On 9 February in an appeal brought by the LSTA, the United States Court of Appeals for the District of Columbia ruled that CLO managers of “open-market CLOs” (described in the ruling as CLOs where assets are acquired from “arms-length negotiations and trading on an open market”) are not subject to the risk retention requirements of the Dodd-Frank Act (the “Act”).
The judgement turns on the court’s interpretation of the requirement of the Act, which directs the agencies to issue regulations:
“to require any securitizer to retain an economic interest in a portion of the credit risk for any asset that the securitizer, through the issuance of an asset-backed security, transfers, sells, or conveys to a third party.” (emphasis added).
The court held that the terms retain and transfer should be interpreted in accordance with their ordinary or natural meaning. The court said that “In their ordinary meaning, words directing that one who “transfers” an asset must “retain” some interest in the associated risk refer to an entity that at some point possesses or owns the asset it is securitizing and therefore continue to hold some portion of those assets or the credit risk those assets represent-that is, the entity is in a position to limit the scope of a transaction so that it transfers away less than all of the asset’s credit risk”.
The court could not see how the language of the Act sustains the rule’s application to managers of open-market CLOs.
Timing and effectiveness of the ruling
The applicable U.S. governmental agencies will have the right to (a) petition for en banc review of the decision by the entire court or (b) file a petition for certiorari requesting the case to be heard by the Supreme Court. The U.S. Risk Retention requirements will remain in effect until a new judgment is entered in the U.S. district court in which the case was originally filed, which will not occur until the DC Circuit Court issues a mandate to the district court to do so (which will occur within one week after the deadline for a petition for rehearing has passed). That will not occur if a petition for rehearing is filed; the deadline for a rehearing is 45 days from the issuance of the decision by the DC Circuit Court. If a petition for rehearing is filed, the DC Circuit Court will not issue a mandate to the district court to issue such judgment during the consideration of the petition. If the petition for rehearing is denied, the mandate from the DC Circuit Court must be issued within a week from such denial unless a motion to stay the mandate is also filed pending a petition for writ of certiorari to the United States Supreme Court. If the motion to stay the mandate is granted and a petition for a writ of certiorari is filed in the United States Supreme Court, the stay will remain in effect until the Supreme Court’s work on the matter (either through a denial of certiorari or a ruling on the merits) is complete.
Implications for CLOs seeking to comply with the EU Risk retention Rules
Most U.S. CLOs and many European CLOs seeking to satisfy the EU risk retention requirements do so by the retention holder (typically the CLO manager) seeking to qualify as an “originator”.

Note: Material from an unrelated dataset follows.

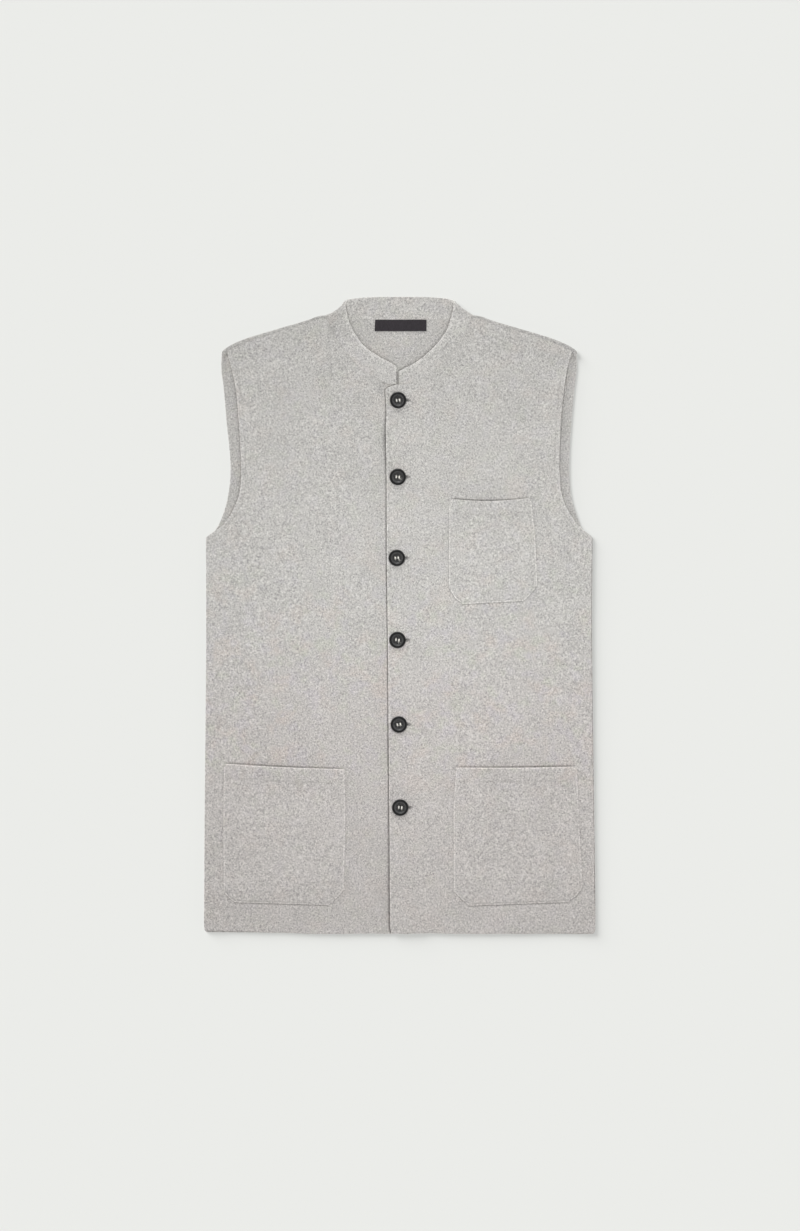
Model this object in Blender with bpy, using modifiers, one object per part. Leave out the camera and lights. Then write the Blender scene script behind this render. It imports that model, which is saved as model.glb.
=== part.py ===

For the purposes of the CRR, an “originator” is defined as:
“an entity which: (a) itself or through related entities, directly or indirectly, was involved in the original agreement which created the obligations or potential obligations of the debtor or potential debtor giving rise to the exposure being securitised; or (b) purchases a third party’s exposures for its own account and then securitises them”.
Limb (a) relates to primary market origination, requiring that the originator (or a related entity thereto) is involved in negotiating and or approval of the original loan documentation;
Limb (b) relates to secondary market origination, requiring that the originator itself has purchased the asset ‘for its own account’ prior to selling it to a securitisation portfolio. The term ‘for its own account’ is not defined in the CRR. However, it is generally accepted that this requires that the originator must actually hold the asset on its own balance sheet and be exposed to the credit risk of the asset, before selling to a securitization.
Originator retention under limb (b) is typically the method used by U.S. CLO managers seeking to have their deals comply with the EU risk retention requirements.
The question arises whether the ruling in the LSTA case might require U.S. CLO managers that structure their transactions to comply with EU risk retention requirements to continue to comply with the U.S. risk retention requirements. To qualify as a limb (b) originator it is necessary for the retention holder to purchase assets and (after an appropriate seasoning period) transfer the assets to the CLO issuer.
On the face of it, collateral managers may conclude that such a transfer requires them to comply with the U.S. risk retention requirements notwithstanding the judgement in the LSTA case. This suggests that structuring U.S. CLOs to enable placement of securities with EU investors by complying with the EU risk retention requirements may become less attractive to U.S. CLO managers.
As far as EU CLOs are concerned, they will continue to seek to satisfy the EU risk retention requirements. Those that seek to comply through the “sponsor” route will be able to rely on the ruling in the LSTA case and be able to place securities with U.S. investors without needing to comply with the U.S. risk retention rules. However those EU CLOs which seek to comply with the EU risk retention requirements through the “originator” route may either have to (a) rely on the U.S. foreign safe harbour exemption (less than 10% placement with U.S. investors) or (b) hold the retention in compliance with the U.S. risk retention rules. (this should not impose any additional retention obligation as satisfaction of the EU risk retention requirements should satisfy the U.S. risk retention rules).